We were booked for loitering with intent to commit a crime. I tried to explain that I was not a criminal but they would have none of it. I neither had a job, nor a place of residence—the odds stuck against me. The police remanded us to await formal charges and a trial. After 2 days, they released those of us without any criminal record. I did not have any money with me. I approached an elderly police officer and told him what I had gone through and he sympathized with me. He gave me some money for food and hitched a ride for me in one of his friend’s trucks. I spared some of the money and bought a Barbie doll and a toy car. I could not bear to face my younger siblings without what I had promised them. The trucker dropped me near our place and I thanked him earnestly. I was so weak that I could not be able to walk properly. My mother was in the front yard, worry written over her face. At first, she did not recognize me but once she did, she raced forward in her frail legs. I could not run, so I just ambled forward and fell into her arms. We cried in each other’s embrace for a while. Declan had told her I left he city for home and she was dying with worry after not seeing me for a full week. My younger siblings appeared from the backyard and came forward screaming “Roy, Roy!” Billy asked for his car and so did Sandy her doll. I pulled the gifts from the pockets of my dirty jacket and handed them to each. More tears streamed from my mother’s eyes. We went to the house and my mother prepared a delicious meal of chicken salad.
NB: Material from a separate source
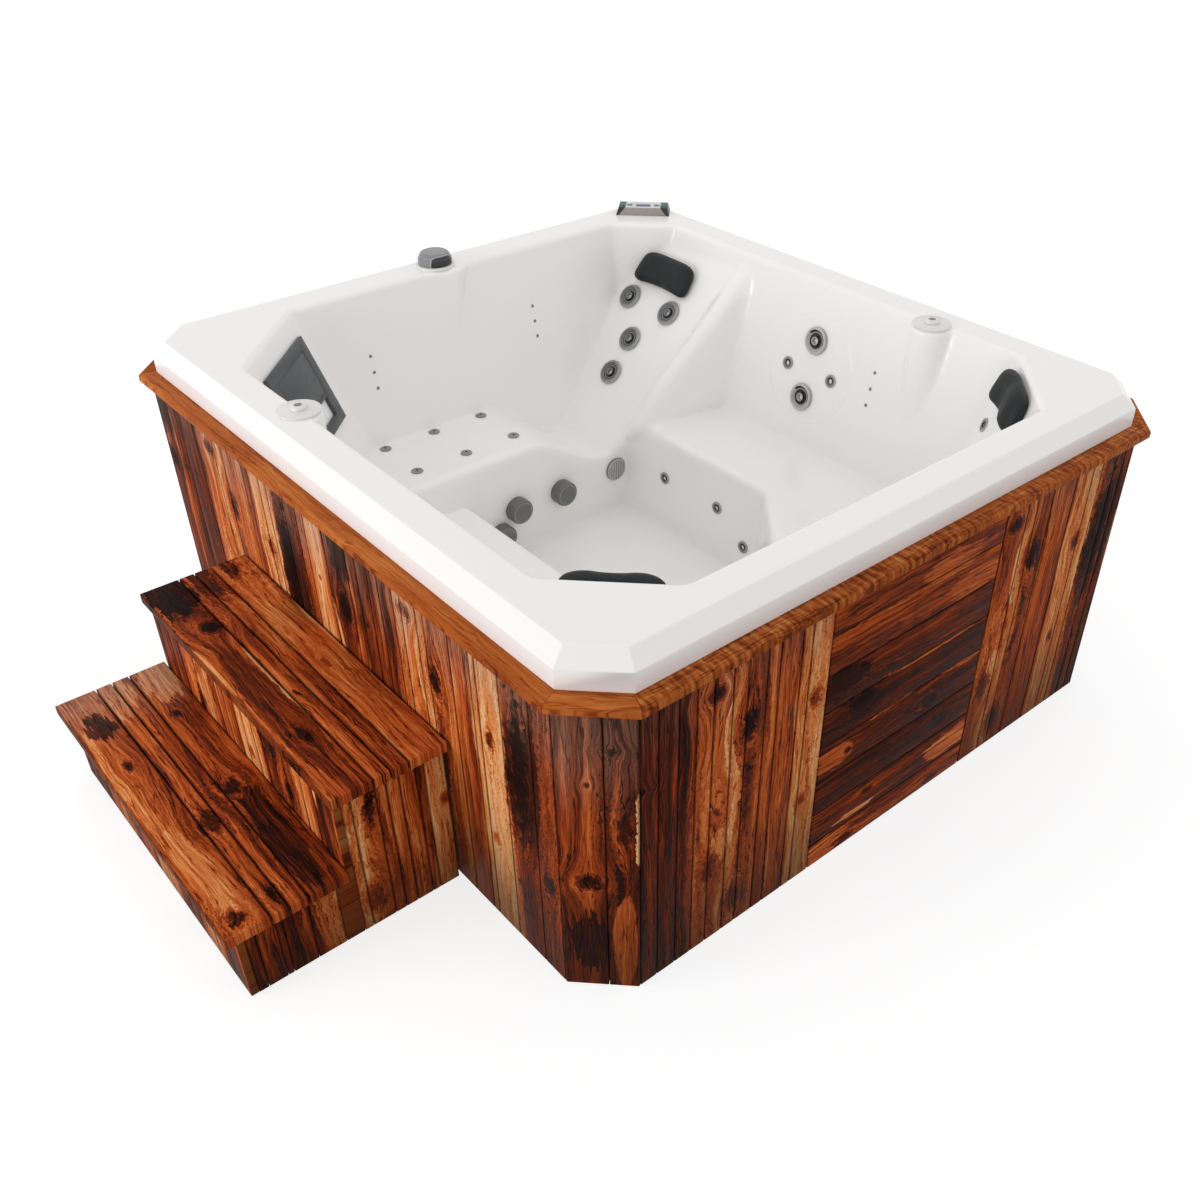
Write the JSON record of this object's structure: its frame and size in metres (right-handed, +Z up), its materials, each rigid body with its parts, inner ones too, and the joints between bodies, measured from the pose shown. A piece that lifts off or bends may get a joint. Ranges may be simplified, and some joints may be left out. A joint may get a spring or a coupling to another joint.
{
  "type": "hot tub",
  "caption": "Square timber-clad hot tub with cut corners, a moulded white shell with a lounger and bench seats, jets, rim controls, pillows and a two-tread step.",
  "frame": {"origin": "centre of the base pan's underside, on the floor", "axes": "+Z up; the steps stand on the -Y side, the access panel is on the +X side, and the lounger lies along the -X side with its head towards +Y"},
  "size_m": [2.1, 2.4865, 0.954],
  "materials": {
    "acrylic": "glossy cast acrylic, white",
    "cabinet_wood": "oiled red-brown softwood boards with knots and pale streaks",
    "panel_wood": "the same boards laid level",
    "tread_wood": "oiled red-brown boards, grain along the tread",
    "trim_wood": "oiled orange-brown hardwood with a rounded edge",
    "frame_wood": "sawn pale softwood",
    "pan_plastic": "moulded dark base pan",
    "white_plastic": "moulded white plastic",
    "grey_plastic": "moulded mid-grey plastic",
    "jet_grey": "satin grey jet fronts with a black nozzle",
    "body_plastic": "moulded pale plastic fittings",
    "pillow_skin": "charcoal moulded foam skin",
    "skimmer_plastic": "dark grey moulded plastic",
    "filter_media": "pleated white filter cloth",
    "lens": "ribbed frosted grey lens",
    "console_plastic": "grey and black moulded plastic",
    "screen": "dark blue display window",
    "key_rubber": "teal membrane keys",
    "black_plastic": "black moulded plastic",
    "motor_paint": "dark grey painted metal",
    "steel": "plain steel"
  },
  "bodies": {
    "tub": {"base_pan": "pan_plastic", "frame_rails": "frame_wood", "frame_posts": "frame_wood", "footwell_bearers": "frame_wood", "boards_steps_side": "cabinet_wood", "boards_lounger_side": "cabinet_wood", "boards_far_side": "cabinet_wood", "boards_panel_side": "cabinet_wood", "corner_boards": "cabinet_wood", "top_trim": "trim_wood", "acrylic_shell": "acrylic", "large_jet_bodies": "body_plastic", "small_jets": "jet_grey", "air_injectors": "grey_plastic", "light_points": "grey_plastic", "suction_bodies": "body_plastic", "suction_covers": "grey_plastic", "light_housing": "body_plastic", "light_lens": "lens", "skimmer_canister": "body_plastic", "skimmer_plate": "skimmer_plastic", "filter_cartridge": "filter_media", "diverter_body": "body_plastic", "diverter_ring": "white_plastic", "air_valve_bodies": "body_plastic", "air_valve_discs": "white_plastic", "topside_housing": "console_plastic", "topside_screen": "screen", "pillow_head": "pillow_skin", "pillow_right": "pillow_skin", "pillow_front": "pillow_skin", "pump_housing": "black_plastic", "pump_motor": "motor_paint", "pump_foot": "black_plastic", "heater_tube": "steel", "control_box": "motor_paint", "blower_housing": "black_plastic", "water_pipes": "body_plastic", "drain_valve": "body_plastic"},
    "steps": {"step_frame": "frame_wood", "step_sides_and_risers": "cabinet_wood", "step_treads": "tread_wood"},
    "access_panel": {"access_boards": "panel_wood", "access_battens": "frame_wood"},
    "diverter_handle": {"diverter_cap": "grey_plastic"},
    "air_control_steps_side": {"air_knob_steps_side": "grey_plastic"},
    "air_control_far_side": {"air_knob_far_side": "grey_plastic"},
    "weir": {"weir_flap": "skimmer_plastic"},
    "rotor": {"pump_rotor": "steel"},
    "fan": {"blower_fan": "steel"},
    "bezel_back_left": {"jet_bezel_back_left": "jet_grey"},
    "bezel_back_right": {"jet_bezel_back_right": "jet_grey"},
    "bezel_back_middle": {"jet_bezel_back_middle": "jet_grey"},
    "bezel_back_low": {"jet_bezel_back_low": "jet_grey"},
    "bezel_wall_high": {"jet_bezel_wall_high": "jet_grey"},
    "bezel_wall_low": {"jet_bezel_wall_low": "jet_grey"},
    "key_1": {"button_1": "key_rubber"},
    "key_2": {"button_2": "key_rubber"},
    "key_3": {"button_3": "key_rubber"},
    "key_4": {"button_4": "key_rubber"}
  },
  "joints": [
    {"name": "steps_slide", "type": "slide", "parent": "tub", "child": "steps", "axis": [0, -1, 0], "range_m": [0, 0.5]},
    {"name": "access_panel_pull", "type": "slide", "parent": "tub", "child": "access_panel", "axis": [1, 0, 0], "range_m": [0, 0.25]},
    {"name": "diverter_turn", "type": "hinge", "parent": "tub", "child": "diverter_handle", "pos_m": [-0.912, -0.012, 0.911], "axis": [0, 0, 1], "range_deg": [-90, 90]},
    {"name": "air_turn_steps_side", "type": "hinge", "parent": "tub", "child": "air_control_steps_side", "pos_m": [-0.276, -0.808, 0.911], "axis": [0, 0, 1], "range_deg": [0, 120]},
    {"name": "air_turn_far_side", "type": "hinge", "parent": "tub", "child": "air_control_far_side", "pos_m": [0.379, 0.786, 0.911], "axis": [0, 0, 1], "range_deg": [0, 120]},
    {"name": "bezel_back_left_turn", "type": "hinge", "parent": "tub", "child": "bezel_back_left", "pos_m": [-0.759, 0.64358, 0.69], "axis": [0, -0.749, 0.6626], "range_deg": [0, 135]},
    {"name": "bezel_back_right_turn", "type": "hinge", "parent": "tub", "child": "bezel_back_right", "pos_m": [-0.563, 0.64358, 0.69], "axis": [0, -0.749, 0.6626], "range_deg": [0, 135]},
    {"name": "bezel_back_middle_turn", "type": "hinge", "parent": "tub", "child": "bezel_back_middle", "pos_m": [-0.66, 0.55864, 0.594], "axis": [0, -0.749, 0.6626], "range_deg": [0, 135]},
    {"name": "bezel_back_low_turn", "type": "hinge", "parent": "tub", "child": "bezel_back_low", "pos_m": [-0.66, 0.4746, 0.499], "axis": [0, -0.749, 0.6626], "range_deg": [0, 135]},
    {"name": "bezel_wall_high_turn", "type": "hinge", "parent": "tub", "child": "bezel_wall_high", "pos_m": [-0.01, 0.75825, 0.744], "axis": [0, -0.9701, 0.2425], "range_deg": [0, 135]},
    {"name": "bezel_wall_low_turn", "type": "hinge", "parent": "tub", "child": "bezel_wall_low", "pos_m": [-0.014, 0.715, 0.571], "axis": [0, -0.9701, 0.2425], "range_deg": [0, 135]},
    {"name": "weir_swing", "type": "hinge", "parent": "tub", "child": "weir", "pos_m": [-0.66333, -0.58881, 0.63391], "axis": [0.7071, -0.7071, 0], "range_deg": [0, 70]},
    {"name": "rotor_spin", "type": "hinge", "parent": "tub", "child": "rotor", "pos_m": [0.69, -0.225, 0.133], "axis": [0, 1, 0], "continuous": true},
    {"name": "fan_spin", "type": "hinge", "parent": "tub", "child": "fan", "pos_m": [0.86, -0.18, 0.015], "axis": [0, 0, 1], "continuous": true},
    {"name": "key_1_press", "type": "slide", "parent": "tub", "child": "key_1", "axis": [0, 0, -1], "range_m": [0, 0.001], "stiffness_N_per_m": 800, "springref_m": -0.001},
    {"name": "key_2_press", "type": "slide", "parent": "tub", "child": "key_2", "axis": [0, 0, -1], "range_m": [0, 0.001], "stiffness_N_per_m": 800, "springref_m": -0.001},
    {"name": "key_3_press", "type": "slide", "parent": "tub", "child": "key_3", "axis": [0, 0, -1], "range_m": [0, 0.001], "stiffness_N_per_m": 800, "springref_m": -0.001},
    {"name": "key_4_press", "type": "slide", "parent": "tub", "child": "key_4", "axis": [0, 0, -1], "range_m": [0, 0.001], "stiffness_N_per_m": 800, "springref_m": -0.001}
  ]
}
I ate gluttonously but no one seemed to mind.
“Am so sorry mum” I said, barely able to control the sobs that rocked me.
“It’s ok son.” She said engulfing me in another embrace.
“I’ve made mistakes, but I will find another job mum. I will make it up to you.” I said.
“I have a job for you right here.” She said matter-of-factly, looking at me straight in the eyes. She went over the mantelpiece, picked some keys, and gave them to me. I could not believe it. The keys were for an old Massey-Ferguson tractor that had broken down a few years back. We had tried to revive it several times in vain.
“Go give your old mule a test, tomorrow we begin work on the farm.” She said smiling. I ran to the backyard, ripped the canvas cover from the tractor, and jumped into the driver’s seat. I inserted the key into the ignition and turned it anxiously. The old engine coughed to life. Dark smoke billowed from the exhaust pipe as I pressed on the gas. My mom and siblings waved in excitement as I reversed and drove the tractor onto the dirt track. I stopped it, jumped off, and embraced the three of them mumbling my thanks.
“Welcome back home.” My mother said tearfully.